That’s not to say that all M&A encounters such turbulence, but even those that don’t still frequently fail to deliver all that was promised. According to a recent paper by Harvard Business Review, study after study still puts the failure rate of mergers and acquisitions somewhere between 70% and 90%[1].

And here’s the thing: despite years of academic study, corporate experience and maturing best practice, for most firms this situation isn’t improving. Current studies of long-term M&A success largely mirror those conducted a decade or more ago.

Despite the years, the research and multiple cycles of M&A boom and bust, why has so little changed?

Behind this picture something interesting emerges: while the majority of today’s organisations still find M&A success elusive, some have managed to break from the pack, turning acquisition and integration into true competitive differentiation. Organisations such as Microsoft, GE Capital, Xstrata and others keep acquiring and consistently generate long-term value from these deals.

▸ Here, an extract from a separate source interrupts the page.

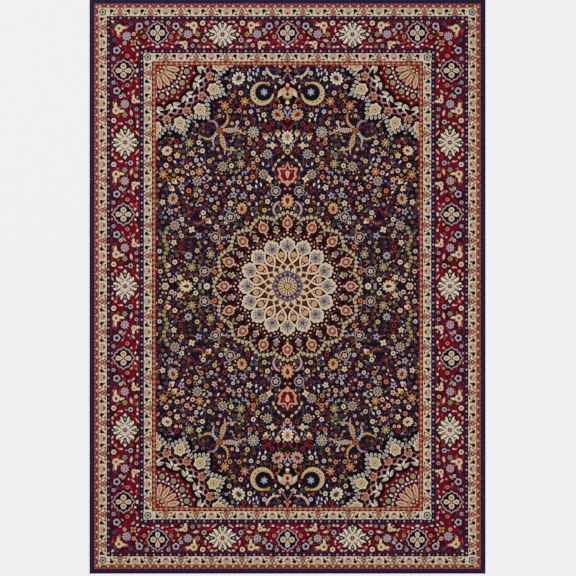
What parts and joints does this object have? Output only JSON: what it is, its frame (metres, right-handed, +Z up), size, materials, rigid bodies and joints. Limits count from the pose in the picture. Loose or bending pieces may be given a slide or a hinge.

What makes these firms consistently successful at M&A, and what can the occasional acquirer learn from them?

Dozens of papers, articles and books published over the last 10-15 years describe best practices in acquisition integration and we agree with much of what they say. Deal objectivity, financial modelling, comprehensive communications, a focus on people, clear definition of vision and risk, structured planning – these and more are indeed vital to a successful deal.

But across all these, two inconvenient truths about the M&A industry, business practices and cultures that underpin most M&A underperformance are rarely mentioned:

  • Acquisition and integration are viewed, planned and delivered as two discrete activities. The pre-close community – both in-house and external – generally supports this divide;
  • Like any good diet, following M&A best practice is harder than it looks. Most firms unintentionally encourage their own managers to avoid it.

So, the real question is this: are you satisfied with the current performance of your M&A strategy, and is it improving as quickly as you need it to?

If not, this may be the best time to take action. The post-recession climate is no longer giving firms the luxury of growing their way out of a bad deal, or one that is poorly-integrated. This impacts deal sponsors as much as businesses: Even during the ‘good times’ of the last M&A boom of the 1990s, 47% – almost half – of CEOs in acquiring businesses were actively replaced by their Boards within five years of deal announcement[2]. Several recent high-profile deals show that this trend will continue. Customers and investors reward successfully-executed inorganic growth but punish signs of business inertia or distraction.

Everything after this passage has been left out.